Sungai Penuh - Kabupaten Kerinci Jambi penghasil kulit manis terbesar di Indonesia, tiap tahun daerah yang paling barat Propinsi Jambi ini menghasilkan sekitar 20000 ton kulit manis kering. Sayangnya, harga kulit manis di tingkat petani masih rendah, berkisar Rp 1500 hingga 2000/kg.
Untuk meningkatkan harga kulit manis ini, Pemda Kerinci telah berupaya banyak, seperti membuat minuman dari kulit manis. Karena kurang promosi sirup kulit manis itu, hanya di kenal Kerinci saja. Bahkan di Kota Jambi, segelintir kalangan yang mengetahuinya.

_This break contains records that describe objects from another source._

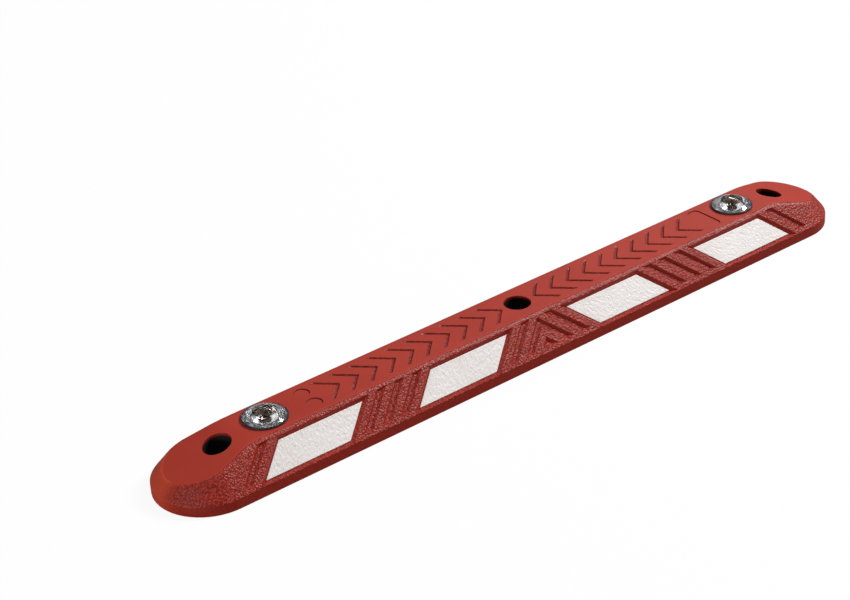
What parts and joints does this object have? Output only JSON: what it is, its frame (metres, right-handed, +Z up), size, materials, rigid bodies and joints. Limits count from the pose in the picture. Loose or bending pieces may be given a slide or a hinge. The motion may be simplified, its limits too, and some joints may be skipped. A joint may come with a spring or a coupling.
{
  "type": "rubber lane divider",
  "caption": "Low moulded rubber lane divider with wedge-shaped sides, reflective sheets in slanted recesses, domed glass studs and stepped bolt holes for fixing to the road.",
  "frame": {"origin": "middle of the underside, on the road surface", "axes": "+X along the divider, +Y across it towards the back side, +Z up from the road"},
  "size_m": [1, 0.125, 0.0613],
  "materials": {
    "red_rubber": "matte",
    "reflective_sheet": "satin",
    "washer_steel": "satin",
    "stud_glass": "polished",
    "stud_mirror": "polished",
    "stud_cup": "satin"
  },
  "bodies": {
    "root": {"rubber_body": "red_rubber", "front_sheet_1": "reflective_sheet", "front_sheet_2": "reflective_sheet", "front_sheet_3": "reflective_sheet", "front_sheet_4": "reflective_sheet", "back_sheet_1": "reflective_sheet", "back_sheet_2": "reflective_sheet", "back_sheet_3": "reflective_sheet", "back_sheet_4": "reflective_sheet", "left_washer": "washer_steel", "centre_washer": "washer_steel", "right_washer": "washer_steel", "left_stud_glass": "stud_glass", "left_stud_mirror": "stud_mirror", "left_stud_cup": "stud_cup", "right_stud_glass": "stud_glass", "right_stud_mirror": "stud_mirror", "right_stud_cup": "stud_cup"}
  },
  "joints": []
}
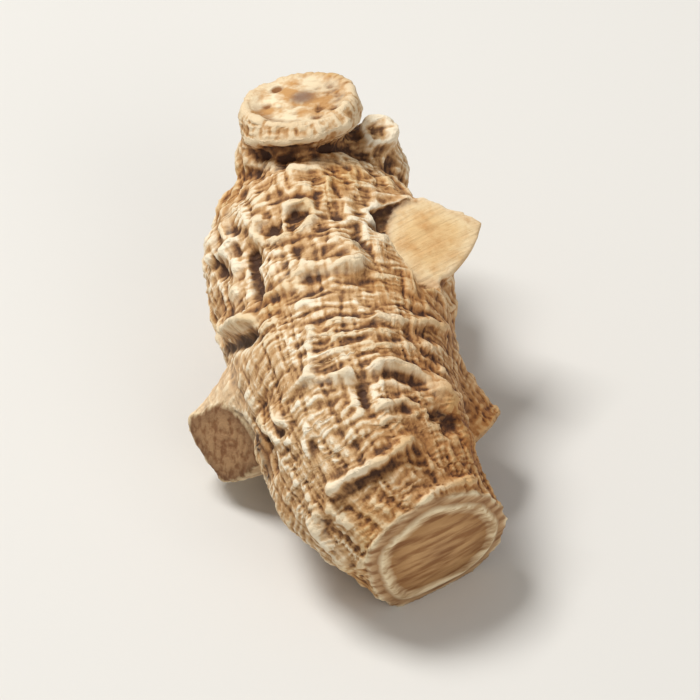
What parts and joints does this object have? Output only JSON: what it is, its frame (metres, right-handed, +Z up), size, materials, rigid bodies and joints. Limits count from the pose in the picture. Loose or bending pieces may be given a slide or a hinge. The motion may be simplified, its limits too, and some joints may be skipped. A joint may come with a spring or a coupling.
{
  "type": "ginseng root",
  "caption": "Short, thick dried ginseng root lying on its side, with a stem-scar crown, netted shoulder, ringed waist, trimmed side roots and a cut tail.",
  "frame": {"origin": "middle of the box's underside, on the surface that the root lies on", "axes": "+Y along the root towards its crown end, +Z up, +X to the right as the tail end is seen"},
  "size_m": [0.0306, 0.052, 0.0263],
  "materials": {
    "root_skin": "dried wrinkled root skin, matt, pale cream crests over tan and brown grooves"
  },
  "bodies": {
    "root": {"ginseng_root": "root_skin"}
  },
  "joints": []
}
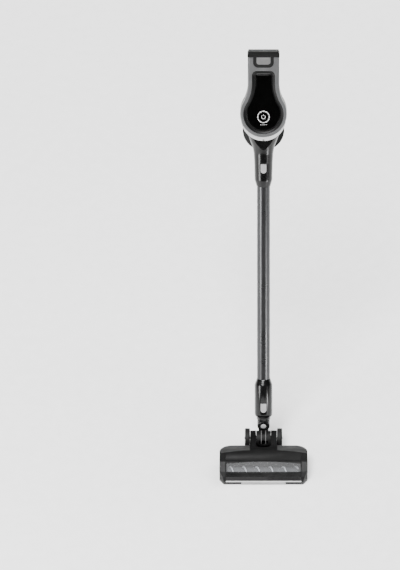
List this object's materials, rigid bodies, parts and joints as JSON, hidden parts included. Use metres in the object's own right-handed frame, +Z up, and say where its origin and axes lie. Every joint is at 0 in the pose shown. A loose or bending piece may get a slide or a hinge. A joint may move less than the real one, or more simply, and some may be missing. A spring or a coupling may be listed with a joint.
{
  "type": "cordless stick vacuum",
  "caption": "Cordless stick vacuum with a handheld motor unit, dust cup, slide-out battery, wand and swivelling powered floor head.",
  "frame": {"origin": "on the floor plane, at the middle of the floor head's sole", "axes": "+Z up; -Y towards the front of the floor head; +X to the right of someone facing that front, across the head"},
  "size_m": [0.243, 0.7385, 1.0116],
  "materials": {
    "satin_grey": "satin",
    "dark_shell": "satin",
    "gloss_black": "polished",
    "bezel_dark": "gloss",
    "bright_trim": "polished",
    "board": "satin",
    "steel": "brushed",
    "light_key": "satin",
    "white_part": "satin",
    "smoke_clear": "clear",
    "filter_cloth": "pleated",
    "seal_rubber": "matt",
    "cell_wrap": "gloss",
    "tube_metal": "anodised",
    "lamp": "frosted",
    "window_tint": "tinted",
    "tuft": "bristle",
    "wheel_tyre": "matt"
  },
  "bodies": {
    "main_unit": {"front_housing": "satin_grey", "rear_housing": "dark_shell", "panel_bezel": "bezel_dark", "front_panel": "gloss_black", "chrome_trim": "bright_trim", "control_board": "board", "body_screws": "steel", "inlet_neck": "gloss_black", "motor_can": "steel", "motor_bearings": "steel", "cyclone_head": "dark_shell", "dust_cup": "smoke_clear", "lid_hinge_pin": "steel", "cyclone_mesh": "steel", "hepa_filter": "filter_cloth", "handle_left": "dark_shell", "handle_right": "dark_shell", "grip_insert": "seal_rubber"},
    "suction_rotor": {"motor_rotor": "steel", "impeller": "white_part"},
    "battery_pack": {"battery_case": "dark_shell", "battery_cells": "cell_wrap", "battery_cap": "gloss_black", "charge_jack": "steel"},
    "battery_key": {"battery_button": "light_key"},
    "trigger_key": {"trigger": "light_key"},
    "mode_key": {"mode_button": "light_key"},
    "wand_key": {"wand_release_button": "light_key"},
    "lid": {"cup_lid": "dark_shell", "lid_seal": "seal_rubber"},
    "latch": {"cup_latch": "light_key"},
    "wand": {"wand_tube": "tube_metal", "wand_top_fitting": "dark_shell", "wand_collar": "gloss_black"},
    "head_key": {"head_release_button": "light_key"},
    "connector": {"connector_neck": "gloss_black", "pivot_cap": "dark_shell", "pivot_pins": "steel"},
    "elbow": {"elbow_duct": "dark_shell"},
    "head": {"head_cover": "dark_shell", "sole_plate": "dark_shell", "end_cap_left": "dark_shell", "end_cap_right": "dark_shell", "brush_window": "window_tint", "front_band": "gloss_black", "front_lip": "light_key", "led_strip": "lamp", "head_duct": "dark_shell", "wheel_axles": "steel", "head_screws": "steel", "brush_bearings": "steel", "brush_motor": "steel", "drive_belt": "seal_rubber"},
    "brush": {"brush_roller": "tuft", "bristles": "tuft"},
    "brush_motor_shaft": {"drive_pulley": "steel"},
    "left_wheel": {"wheel_left": "wheel_tyre"},
    "right_wheel": {"wheel_right": "wheel_tyre"},
    "left_roller": {"front_roller_left": "white_part"},
    "right_roller": {"front_roller_right": "white_part"}
  },
  "joints": [
    {"name": "battery_slide", "type": "slide", "parent": "main_unit", "child": "battery_pack", "axis": [0, 0.4695, 0.8829], "range_m": [0, 0.08]},
    {"name": "battery_button_press", "type": "slide", "parent": "battery_pack", "child": "battery_key", "axis": [0, 0.8829, -0.4695], "range_m": [0, 0.002], "stiffness_N_per_m": 500, "springref_m": -0.002},
    {"name": "trigger_pull", "type": "slide", "parent": "main_unit", "child": "trigger_key", "axis": [0, 0.8829, -0.4695], "range_m": [0, 0.005], "stiffness_N_per_m": 400, "springref_m": -0.005},
    {"name": "mode_button_press", "type": "slide", "parent": "main_unit", "child": "mode_key", "axis": [0, -0.4695, -0.8829], "range_m": [0, 0.0012], "stiffness_N_per_m": 500, "springref_m": -0.0012},
    {"name": "wand_button_press", "type": "slide", "parent": "main_unit", "child": "wand_key", "axis": [0, 0.8829, -0.4695], "range_m": [0, 0.0022], "stiffness_N_per_m": 500, "springref_m": -0.0022},
    {"name": "cup_lid_hinge", "type": "hinge", "parent": "main_unit", "child": "lid", "pos_m": [0, 0.63304, 0.79643], "axis": [1, 0, 0], "range_deg": [0, 100]},
    {"name": "cup_latch_rock", "type": "hinge", "parent": "main_unit", "child": "latch", "pos_m": [0, 0.565, 0.69614], "axis": [-1, 0, 0], "range_deg": [0, 7], "stiffness_Nm_per_rad": 0.2, "springref_deg": -5.73},
    {"name": "suction_spin", "type": "hinge", "parent": "main_unit", "child": "suction_rotor", "pos_m": [0, 0.50799, 0.84027], "axis": [0, 0.8829, -0.4695], "continuous": true},
    {"name": "wand_pull", "type": "slide", "parent": "main_unit", "child": "wand", "axis": [0, -0.4695, -0.8829], "range_m": [0, 0.06]},
    {"name": "head_button_press", "type": "slide", "parent": "wand", "child": "head_key", "axis": [0, 0.8829, -0.4695], "range_m": [0, 0.002], "stiffness_N_per_m": 500, "springref_m": -0.002},
    {"name": "connector_pull", "type": "slide", "parent": "wand", "child": "connector", "axis": [0, -0.4695, -0.8829], "range_m": [0, 0.065]},
    {"name": "head_swivel", "type": "hinge", "parent": "connector", "child": "elbow", "pos_m": [0, 0.108, 0.088], "axis": [0, 1, 0], "range_deg": [-50, 50]},
    {"name": "head_tilt", "type": "hinge", "parent": "elbow", "child": "head", "pos_m": [0, 0.096, 0.034], "axis": [1, 0, 0], "range_deg": [-28, 52]},
    {"name": "brush_spin", "type": "hinge", "parent": "head", "child": "brush", "pos_m": [0, -0.026, 0.018], "axis": [1, 0, 0], "continuous": true},
    {"name": "brush_motor_spin", "type": "hinge", "parent": "head", "child": "brush_motor_shaft", "pos_m": [-0.08, 0.024, 0.026], "axis": [1, 0, 0], "continuous": true},
    {"name": "left_wheel_spin", "type": "hinge", "parent": "head", "child": "left_wheel", "pos_m": [-0.0449, 0.104, 0.0275], "axis": [1, 0, 0], "continuous": true},
    {"name": "right_wheel_spin", "type": "hinge", "parent": "head", "child": "right_wheel", "pos_m": [0.0449, 0.104, 0.0275], "axis": [1, 0, 0], "continuous": true},
    {"name": "left_roller_spin", "type": "hinge", "parent": "head", "child": "left_roller", "pos_m": [-0.088, 0.008, 0.006], "axis": [1, 0, 0], "continuous": true},
    {"name": "right_roller_spin", "type": "hinge", "parent": "head", "child": "right_roller", "pos_m": [0.088, 0.008, 0.006], "axis": [1, 0, 0], "continuous": true}
  ],
  "couplings": [
    {"joint": "brush_motor_spin", "follows": "brush_spin", "ratio": 1.6667}
  ]
}
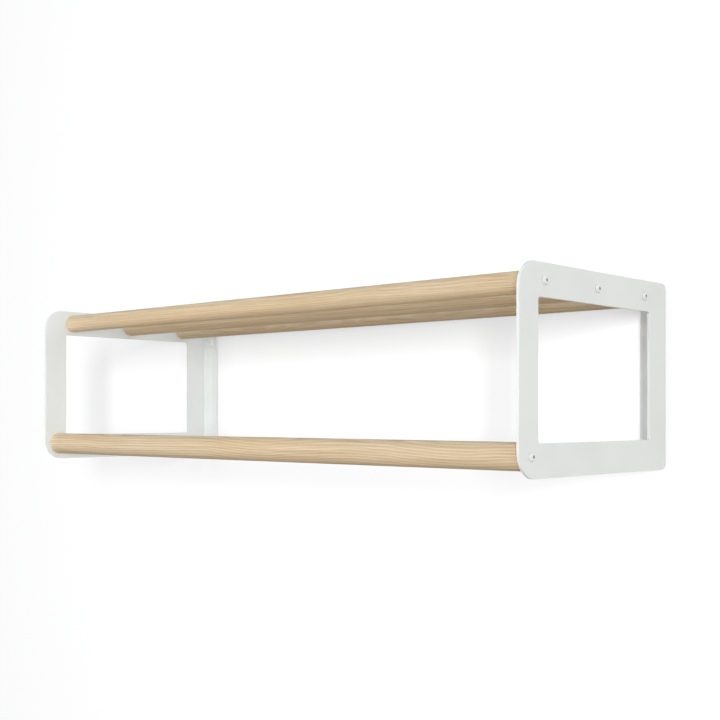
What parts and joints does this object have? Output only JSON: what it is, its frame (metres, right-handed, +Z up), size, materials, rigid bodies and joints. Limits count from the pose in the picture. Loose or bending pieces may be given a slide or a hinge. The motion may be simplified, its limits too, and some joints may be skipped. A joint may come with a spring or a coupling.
{
  "type": "wall coat rack",
  "caption": "Wall-mounted coat and hat rack: white steel side brackets with open windows carry a shelf of round oak dowels over a thicker hanging rail.",
  "frame": {"origin": "on the wall plane, midway between the round parts of the two keyholes in the wall flanges", "axes": "+X along the rack to the right-hand bracket, +Y into the wall (the front faces -Y), +Z up"},
  "size_m": [0.8054, 0.295, 0.21],
  "materials": {
    "white_powder_coat": "fine matt powder coat",
    "pale_oak": "sanded and matt lacquered",
    "white_screw": "satin white",
    "insert_brass": "turned"
  },
  "bodies": {
    "root": {"left_bracket": "white_powder_coat", "right_bracket": "white_powder_coat", "front_shelf_dowel": "pale_oak", "middle_shelf_dowel": "pale_oak", "rear_shelf_dowel": "pale_oak", "hanging_rail": "pale_oak", "left_front_shelf_screw": "white_screw", "left_middle_shelf_screw": "white_screw", "left_rear_shelf_screw": "white_screw", "left_hanging_screw": "white_screw", "right_front_shelf_screw": "white_screw", "right_middle_shelf_screw": "white_screw", "right_rear_shelf_screw": "white_screw", "right_hanging_screw": "white_screw", "left_front_shelf_insert": "insert_brass", "left_middle_shelf_insert": "insert_brass", "left_rear_shelf_insert": "insert_brass", "left_hanging_insert": "insert_brass", "right_front_shelf_insert": "insert_brass", "right_middle_shelf_insert": "insert_brass", "right_rear_shelf_insert": "insert_brass", "right_hanging_insert": "insert_brass"}
  },
  "joints": []
}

Selama ini, kulit manis dijual petani, sebatas hulu saja. Sehabis ditebang, kulitnya dibersihkan, lalu dijemur hingga kering, barulah dijual. Dari tahun ke tahun, petani mengeluh rendahnya harga kulit manis.
Ternyata, kulit manis yang kering, bisa juga untuk obat-obatan. Menurut Dwi Kusumawardhani, pemerhati obat-obat alami. ”Pekerjaan menumpuk, sulit berkonsentrasi karena flu membuat hidung Anda meler alias terus mengeluarkan lendir? Gampang. Coba taburkan bubuk kayu manis pada roti bakar atau masukkan batang kayu manis pada teh hangat Anda. “ katanya.
Kayu manis adalah astringent yang membantu mengeringkan lendir berlebihan di dalam paru dan saluran hidung. Selain itu, kayu manis juga meningkatkan sirkulasi darah sehingga tangan dan kaki terasa hangat.
Ini peluang bagi masyarakat Kerinci, untuk mengolah kulit manis menjadi obat. Mungkin tahap awal, dengan cara yang sangat sederhana, kulit manis yang kering, di iris kecil-kecil atau dijadikan bubuk, dibungkus dengan rapi dan menarik, kayak permen gitu. Siapa yang mau jadi pioneer. Seperti kata Ketua Umum PAN, Soetrisno Bachir, Hidup adalah perbuatan.
Masalah berjuang, Gubernur Jambi, Zulkifli Nurdin, pernah berjanji dengan petani kulit manis di Kerinci beberapa tahun silam, akan mencari terobosan baru dalam memasarkan nya. Misalnya lewat Singapura atau Malaysia. Ide ini masuk akal juga, karena Singapura lebih dekat ke Jambi.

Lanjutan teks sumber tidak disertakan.